- Artist: Marc Mellon
- Year: 2021
- Subject: Jackie Robinson; George Shuba;
- Dimensions: 7 ft (2.1 m) (height)
- Location: Youngstown, Ohio, U.S.
- 41°5′47.8″N 80°38′59.6″W﻿ / ﻿41.096611°N 80.649889°W

= A Handshake for the Century =

Statue in Youngstown, Ohio, U.S.

A Handshake for the Century is a bronze statue located in Youngstown, Ohio. The statue commemorates a handshake between African American baseball player Jackie Robinson of the Montreal Royals and his white teammate George Shuba, a native of Youngstown. Created by sculptor Marc Mellon, it was unveiled in 2021, seventy-five years after it occurred.

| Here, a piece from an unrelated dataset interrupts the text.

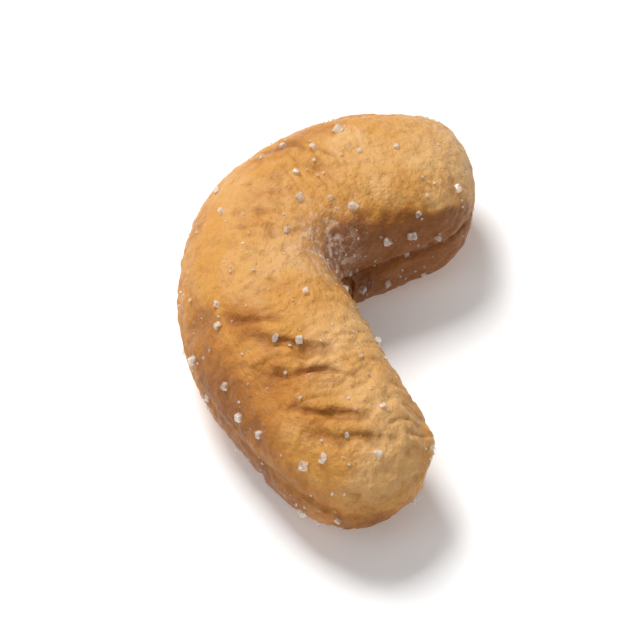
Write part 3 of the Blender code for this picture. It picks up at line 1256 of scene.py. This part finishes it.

The statue depicts a moment from April 18, 1946, the day Robinson became the first African-American baseball player to break into "organized professional baseball" in the 20th century. The game was against the Jersey City Giants at Roosevelt Stadium in Jersey City, New Jersey. After grounding out in his first at-bat, he hit a three-run home run in his second. Shuba, who followed Robinson in the lineup, shook Robinson's hand as he crossed home plate. The image of Robinson's and Shuba's handshake became an iconic moment in baseball history.

Initially meant to be unveiled on the anniversary itself, the unveiling was delayed due to COVID-19 restrictions. It finally took place on July 17, 2021. Amongst the speakers was Shuba's son Mike. The statue was funded with the help of public donations.